The field-Rotis bridge this gap to a considerable extent, by providing field-based evidence of impact on a number of projects in a cost-effective manner. The three approaches together were found to provide a clear initial picture of progress towards impacts of the overall GEF-portfolio, the details of which can be filled in over time through additional full impact evaluations, whilst keeping the overview provided by the ROtI approach. This overall stream of theory-based work continues to be supported by a number of explorations of impacts achieved, using experimental and quasi-experimental approaches.

 

6. What are some of the key findings that emerged from the Impact Evaluation work?

 

The findings emerging from the impact evaluation work are many and complex. They are summarized in the Annual Reports on Impact presented to the GEF Council and examined in detail in the Information documents listed below.
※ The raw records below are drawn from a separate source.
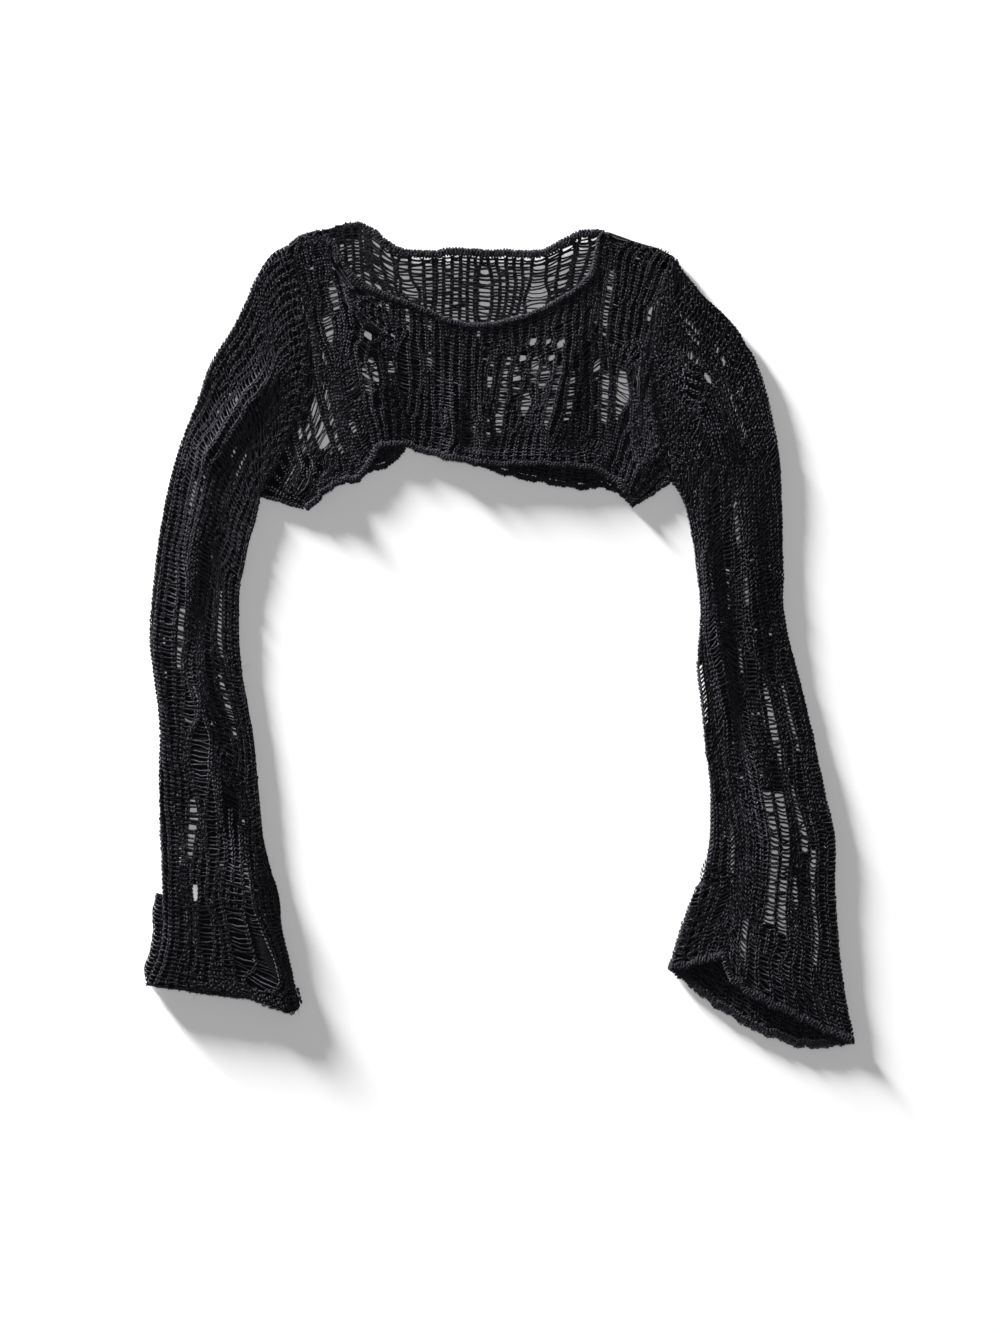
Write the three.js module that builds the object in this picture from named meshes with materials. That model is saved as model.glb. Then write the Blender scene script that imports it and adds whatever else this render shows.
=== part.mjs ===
// A cropped open-knit shrug with long sleeves, laid flat with its front up.
// Millimetres. +Y runs from the hem to the neck, +X to the right of the laid garment,
// +Z up out of its face. The origin is on the surface it lies on, under its middle.
import * as THREE from "three";

// ---- Driving sizes ----
const WALL = 2; // one layer of the knit
const SEAM_GAP = 0.3; // clear distance between two pieces at a seam
const NECK_GAP = 0.8; // the same down a stitch line, which meets the neckline at a slant
const SLEEVE_ASIDE = 0.45; // each sleeve stands this far off its armhole
const PRESSED = 4.8; // height of a sleeve pressed flat: two walls and the space between
const FRONT_BASE = WALL + SEAM_GAP; // the front lies on the back
const NECK_BACK = { width: 8, thick: 3.4 };
const NECK_FRONT = { width: 5, thick: 2.7 };
const HEM_FRONT = { width: 6, thick: 3 };
const HEM_BACK = { width: 6, thick: WALL };
const CUFF_EDGE = { width: 6, extra: 0.5, gap: 1 };
const TURN_THICK = 4.3; // the two layers of the left cuff that are turned under
const NARROWEST = 1; // an edging tapers to this width where it ends
const FOLD_RADIUS = 2.6; // how far the round of a pressed sleeve's side reaches in

// How finely each shape is divided.
const PANEL_ROWS = 6;
const SLEEVE_STATIONS = 22;
const SLEEVE_SHARES = [0.1, 0.2, 0.3, 0.4, 0.5, 0.6, 0.7, 0.8, 0.9];

// ---- Sleeves: one row for each line across the sleeve, from armhole to cuff ----
// out is the outer side, in the underarm side, bow how far the line bulges to +X,
// lift how high the sleeve lies on what is under it.
const LEFT_SLEEVE = [
  { outX: -212, outY: 388, inX: -240, inY: 140, bow: 30, lift: 0 },
  { outX: -228, outY: 378, inX: -241, inY: 137, bow: 25, lift: 0 },
  { outX: -244, outY: 352, inX: -242, inY: 133, bow: 19, lift: 0 },
  { outX: -264, outY: 310, inX: -242, inY: 126, bow: 12, lift: 0 },
  { outX: -286, outY: 274, inX: -243, inY: 117, bow: 6, lift: 0 },
  { outX: -301, outY: 232, inX: -245, inY: 107, bow: 2, lift: 0 },
  { outX: -316, outY: 194, inX: -249, inY: 93, bow: 0, lift: 0 },
  { outX: -328, outY: 154, inX: -254, inY: 69, bow: 0, lift: 0 },
  { outX: -338, outY: 104, inX: -257, inY: 42, bow: 0, lift: 0 },
  { outX: -345, outY: 44, inX: -258, inY: 6, bow: 0, lift: 0 },
  { outX: -348, outY: -6, inX: -256, inY: -28, bow: 0, lift: 0 },
  { outX: -342, outY: -56, inX: -251, inY: -70, bow: 0, lift: 0 },
  { outX: -338, outY: -96, inX: -244, inY: -111, bow: 0, lift: 0 },
  { outX: -339, outY: -144, inX: -240, inY: -156, bow: 0, lift: 0 },
  { outX: -338, outY: -188, inX: -236, inY: -196, bow: 0, lift: 0 },
  { outX: -336, outY: -226, inX: -229, inY: -232, bow: 0, lift: 3.4 },
  { outX: -335, outY: -262, inX: -220, inY: -261, bow: 0, lift: 4.6 },
  { outX: -334, outY: -292, inX: -215, inY: -296, bow: 0, lift: 4.6 },
  { outX: -338, outY: -318, inX: -209, inY: -326, bow: 0, lift: 4.6 },
  { outX: -351, outY: -348, inX: -198, inY: -366, bow: 0, lift: 4.6 },
];
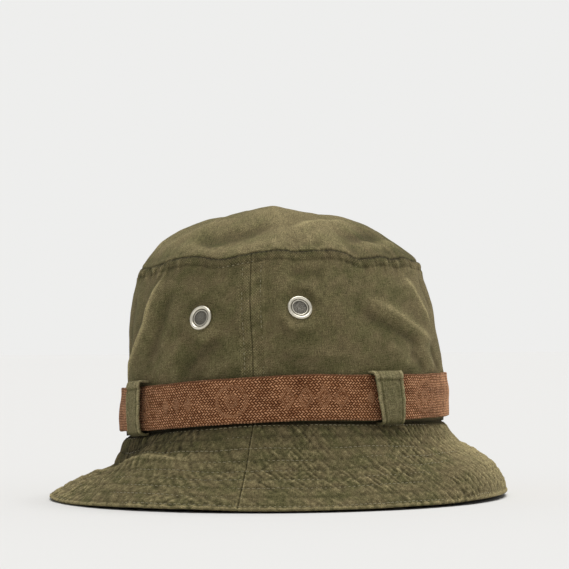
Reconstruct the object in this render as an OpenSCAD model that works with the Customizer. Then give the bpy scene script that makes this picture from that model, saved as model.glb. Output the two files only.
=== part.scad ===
// Bucket hat with a stitched flared brim, four screened vents and a webbing band in four belt loops.
// The frame: +Z up, the origin under the middle of the head opening on the surface that the brim stands on.
// The seam between the two front vents faces -Y.

/* [Head opening] */
// Inside circumference of the sweatband, which is the hat's size
head_girth = 570; // [540:5:600]
// Height of the sweatband
sweatband_h = 30; // [24:1:36]

/* [Crown] */
// Height of the crown wall
wall_h = 95; // [80:0.5:100]
// How much narrower the crown is at the top of the wall, on the radius
wall_taper = 12.4; // [6:0.2:14]
// How far the middle of the wall stands out from a straight line
wall_bulge = 1.5; // [0:0.5:3]
// Rise of the domed top above its seam
dome_h = 30.5; // [15:0.5:35]
// Height of the front vents above the surface, left and right
front_vent_z = [103, 108];
// Height of the back vents above the surface, left and right
back_vent_z = [105.5, 105.5];

/* [Brim] */
// Height of the head seam above the surface
seam_z = 42.5; // [35:0.5:48]
// How far the brim reaches out past the head seam
brim_reach = 40.6; // [30:0.2:48]
// Rows of stitching round the brim
brim_rows = 9; // [5:1:9]
// Distance between the rows, along the brim
row_pitch = 6.8; // [5:0.1:6.8]

/* [Band and loops] */
// Width of the webbing
webbing_w = 25; // [20:1:25]
// Thickness of the webbing
webbing_t = 1.8; // [1.2:0.1:2]
// Width of a belt loop
loop_w = 18; // [10:1:24]
// Angle from the front or back seam to a belt loop
loop_angle = 48; // [40:1:52]

/* [Vents] */
// Outside diameter of a vent's flange
vent_d = 14; // [12:0.1:16]
// Angle from the front or back seam to a vent
vent_angle = 18; // [14:0.5:26]

/* [Hidden] */
$fn = 96;

OLIVE = [0.36, 0.33, 0.23];
DARK_OLIVE = [0.28, 0.26, 0.18];
RUST = [0.46, 0.30, 0.20];
STEEL = [0.80, 0.79, 0.74];
MESH_GREY = [0.42, 0.43, 0.43];
WHITE = [0.88, 0.87, 0.84];
THREAD = [0.46, 0.43, 0.31];

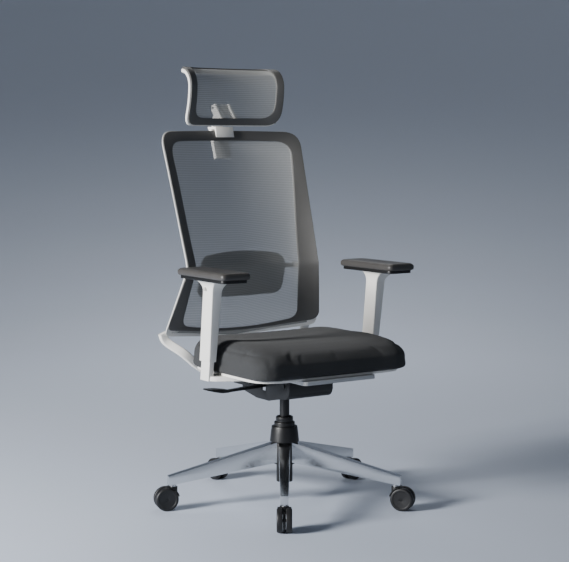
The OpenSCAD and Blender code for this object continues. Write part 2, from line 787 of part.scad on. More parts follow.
star_base();
hub_sleeve();
gas_tube();
guide_bush();
lift_clip();
thrust_bearing();
cover_cup();
cover_stage(29.5, cup_z + 4.2, 231, 2.5);  // cover_ring_lower
cover_stage(24.5, 235.3, 246, 3);  // cover_ring_upper
castor_stems();
castor_hood(0);  // castor_1_hood
castor_hood(1);  // castor_2_hood
castor_hood(2);  // castor_3_hood
castor_hood(3);  // castor_4_hood
castor_hood(4);  // castor_5_hood
castor_wheels(0);  // castor_1_wheels
castor_wheels(1);  // castor_2_wheels
castor_wheels(2);  // castor_3_wheels
castor_wheels(3);  // castor_4_wheels
castor_wheels(4);  // castor_5_wheels
piston_rod();
gas_piston();
release_pin();
mech_housing();
pivot_pins();
tilt_spring();
height_lever();
tilt_lever();
tension_knob();
back_bracket();
seat_plate();
seat_pan();
seat_cushion();
seat_bolts();
back_yoke();
back_frame();
back_rim();
back_mesh();
back_screws();
lumbar_lugs();
lumbar_carrier();
lumbar_pad();
headrest_clip();
headrest_stem();
headrest_pin();
headrest_frame();
headrest_rim();
headrest_mesh();
arm_bracket();  // arm_l_bracket
mirror([1, 0, 0]) arm_bracket();  // arm_r_bracket
arm_sleeve();  // arm_l_sleeve
mirror([1, 0, 0]) arm_sleeve();  // arm_r_sleeve
arm_button();  // arm_l_button
mirror([1, 0, 0]) arm_button();  // arm_r_button
arm_base();  // arm_l_base
mirror([1, 0, 0]) arm_base();  // arm_r_base
arm_pad();  // arm_l_pad
mirror([1, 0, 0]) arm_pad();  // arm_r_pad
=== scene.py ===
"""Looks of a mesh-backed office chair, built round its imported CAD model.

Metres. +Z is up, the sitter faces -Y and +X is the sitter's left.
"""

import logging
import math
from collections.abc import Callable, Iterator, Sequence
from contextlib import contextmanager
from dataclasses import dataclass
from enum import Enum

import bpy
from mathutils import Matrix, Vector


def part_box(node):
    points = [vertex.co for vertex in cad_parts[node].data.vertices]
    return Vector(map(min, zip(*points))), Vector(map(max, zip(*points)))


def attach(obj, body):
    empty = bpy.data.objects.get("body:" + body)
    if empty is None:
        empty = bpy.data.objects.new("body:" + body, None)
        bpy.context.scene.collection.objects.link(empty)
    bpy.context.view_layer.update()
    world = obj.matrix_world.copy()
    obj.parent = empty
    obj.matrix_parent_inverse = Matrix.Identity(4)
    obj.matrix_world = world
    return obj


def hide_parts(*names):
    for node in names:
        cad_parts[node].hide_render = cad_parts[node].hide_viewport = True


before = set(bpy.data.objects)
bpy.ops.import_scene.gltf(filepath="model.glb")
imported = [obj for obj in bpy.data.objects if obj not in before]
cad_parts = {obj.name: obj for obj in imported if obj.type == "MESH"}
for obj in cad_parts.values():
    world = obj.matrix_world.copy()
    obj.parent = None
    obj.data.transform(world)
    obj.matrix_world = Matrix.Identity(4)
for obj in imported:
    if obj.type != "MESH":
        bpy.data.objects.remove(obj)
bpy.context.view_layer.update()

log = logging.getLogger("chair")
MM = 0.001

Object = bpy.types.Object
Material = bpy.types.Material
Ring = list[Vector]
Flat = tuple[float, float]


class Side(Enum):
    """Which side a piece is on, named from the sitter."""

    LEFT = 1
    RIGHT = -1

    @property
    def letter(self) -> str:
        """The letter that CAD names use for this side."""
        return "l" if self is Side.LEFT else "r"


# ---- shaping -------------------------------------------------------------------


def deselect_all() -> None:
    """Leave nothing selected."""
    bpy.ops.object.select_all(action="DESELECT")


def take(obj: Object) -> None:
    """Make one object the only selected and the active one."""
    deselect_all()
    obj.select_set(True)
    bpy.context.view_layer.objects.active = obj


@contextmanager
def editing(obj: Object) -> Iterator[None]:
    """Open an object in edit mode with all of its mesh selected."""
    take(obj)
    bpy.ops.object.mode_set(mode="EDIT")
    bpy.ops.mesh.select_all(action="SELECT")
    yield
    bpy.ops.object.mode_set(mode="OBJECT")


def named(name: str) -> Object:
    """Name the primitive that was just added.

    Args:
        name: the piece's name.

    Returns:
        The primitive.
    """
    obj = bpy.context.active_object
    obj.name = name
    obj.data.name = name
    return obj


def modify(obj: Object, kind: str, **settings: object) -> None:
    """Add one modifier and apply it.

    Args:
        obj: the piece.
        kind: the modifier's type.
        settings: its settings.
    """
    take(obj)
    modifier = obj.modifiers.new(kind.lower(), kind)
    for key, value in settings.items():
        setattr(modifier, key, value)
    bpy.ops.object.modifier_apply(modifier=modifier.name)


def subdivide(obj: Object, levels: int) -> None:
    """Round a piece with subdivision surfaces."""
    modify(obj, "SUBSURF", levels=levels, render_levels=levels)


def smooth(obj: Object, degrees: float = 35.0) -> None:
    """Shade a piece smooth except across edges sharper than an angle."""
    take(obj)
    bpy.ops.object.shade_smooth_by_angle(angle=math.radians(degrees))


def face_outwards(obj: Object) -> None:
    """Point every face of a closed piece outwards."""
    with editing(obj):
        bpy.ops.mesh.normals_make_consistent(inside=False)


def middle(points: Ring) -> Vector:
    """The mean of some points."""
    return sum(points, Vector()) / len(points)


def loft(name: str, rings: Sequence[Ring]) -> Object:
    """Draw a sphere's rows of vertices out into a closed skin through some rings.

    Args:
        name: the piece's name.
        rings: the rings, all with as many points, from one end to the other.

    Returns:
        The piece, with a pole at the middle of its first and its last ring.
    """
    segments = len(rings[0])
    rows = len(rings) + 1
    deselect_all()
    bpy.ops.mesh.primitive_uv_sphere_add(segments=segments, ring_count=rows)
    obj = named(name)
    poles = {0: middle(rings[0]), rows: middle(rings[-1])}
    for vertex in obj.data.vertices:
        x, y, z = vertex.co
        row = round(math.acos(max(-1.0, min(1.0, z))) * rows / math.pi)
        step = round(math.atan2(y, x) * segments / math.tau) % segments
        vertex.co = poles[row] if row in poles else rings[row - 1][step]
    face_outwards(obj)
    return obj


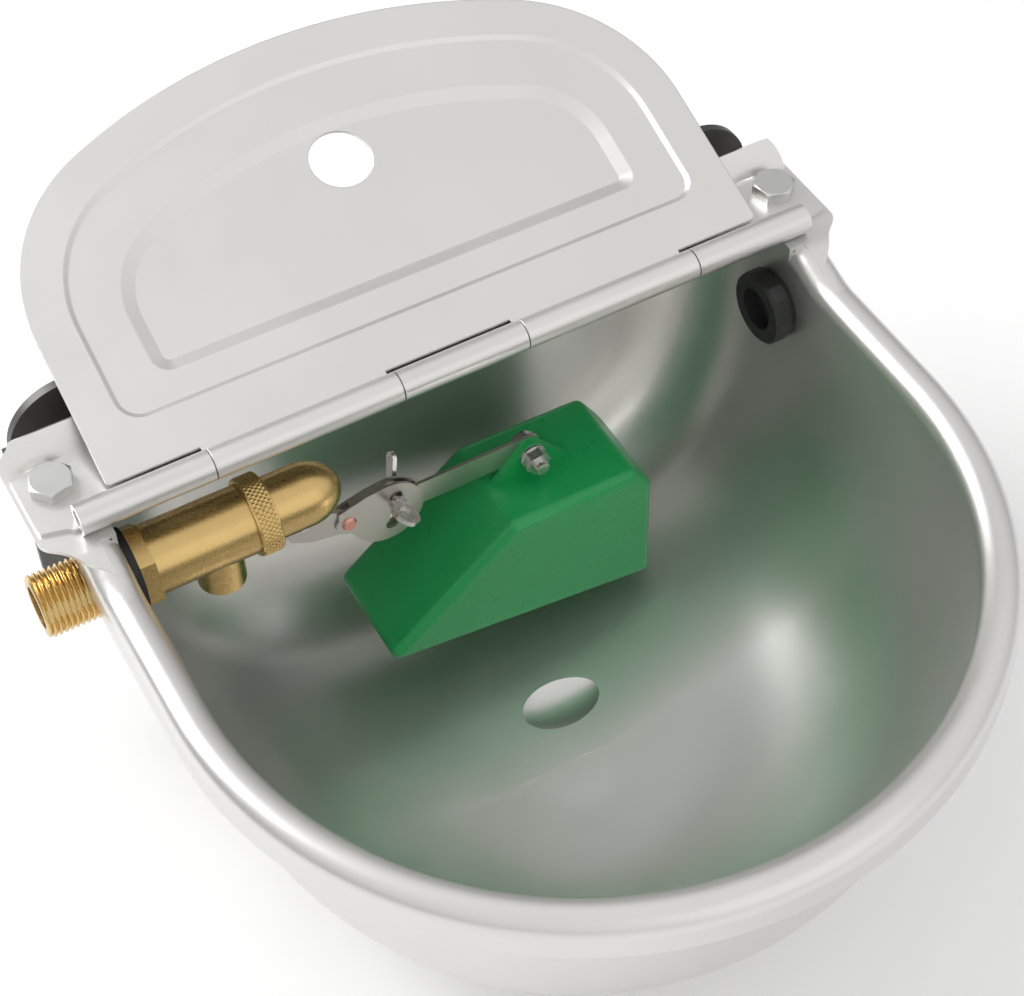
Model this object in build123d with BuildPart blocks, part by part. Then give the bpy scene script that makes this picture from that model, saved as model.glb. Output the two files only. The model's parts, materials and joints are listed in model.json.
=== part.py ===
from build123d import *
import os
from math import cos, hypot, pi, radians, sin, sqrt, tan

# Livestock drinking bowl with a float valve and a hinged cover. Millimetres.
# +X to the right, +Y into the wall, +Z up. The origin is the middle of the four
# fixing holes, on the plane of the wall.

# ---------------------------------------------------------------- driving dimensions
running_fit = 0.05         # radial, between a pin and the part that turns on it
screw_clearance = 0.3      # radial, between a screw and a punched hole
seat_gap = 0.1             # between two parts that rest on each other and can part
contact = 0.01             # between faces that are clamped together

# bowl
bowl_sheet = 1.5
rim_height = 40.0          # rim line above the origin
bowl_half_width = 122.5    # outside of the side walls
bowl_depth = 121.0         # outside, from the rim line down
bowl_centre_y = -118.0     # centre of the rounded front
wall_gap = 4.0             # from the bowl's back to the wall plate
side_power = 2.6           # roundness of the section, towards the side
floor_power = 3.1          # roundness of the section, towards the floor
rear_radius = 34.0
profile_steps = 12
bead_radius = 6.5
skirt_drop = 8.4           # from the rim line down
rise_start_y = -74.0       # the rim rises from here
rise_end_y = -53.0         # to here, where it meets the ears
rise_overrun = 3.0         # of the rolled rim, under the ears
rise_steps = 4
dimple_radii = (14.0, 9.5)
dimple_depth = 2.6
dimple_bowl = 8.0          # height of the ball that presses the dimple
dimple_place = (8.5, -95.5)

# ears of the bowl
ear_height = 11.2          # top of the ears above the rim line
ear_reach = 20.5           # beyond the side walls
ear_front_y = -44.5
ear_tip_y = -66.0          # where the ears run out on the rolled rim
ear_overlap = 1.2          # of the ears over the rolled rim's crest
ear_bend = (5.0, 7.0)      # how far their front edge bends inward and forward
ear_corner_radius = 12.0

# wall plate
plate_sheet = 3.0
plate_margin = 5.0         # beyond the bolts
plate_below = 40.0         # from the origin down to the lower edge
plate_corner_radius = 21.0
plate_lower_radius = 10.0
wall_hole_radius = 4.5
wall_hole_inset = 9.0      # from the plate's ends
wall_hole_spacing_z = 40.0
weld_leg = 4.0
lug_margin = 4.0           # beyond the washers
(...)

Some highlights are as follows:
 
  • the GEF portfolio has made a number of substantial and verifiable contributions to achieving its intended global environment objectives
  • the initial results of these contributions can be clearly identified at the time of completion of GEF projects, the great majority of which successfully deliver their intended outcomes in order for the short to medium-term outcomes of projects to deliver or contribute to their intended long-term global environment impacts, many activities need to continue after project completion.
  • projects which are most successful in terms of impacts have ensured that the systems and resources necessary for the continuation of activities are already in place and functioning before project completion
  • the continuation of activities is ultimately dependent on strong long-term national commitment to achieving the environmental objectives.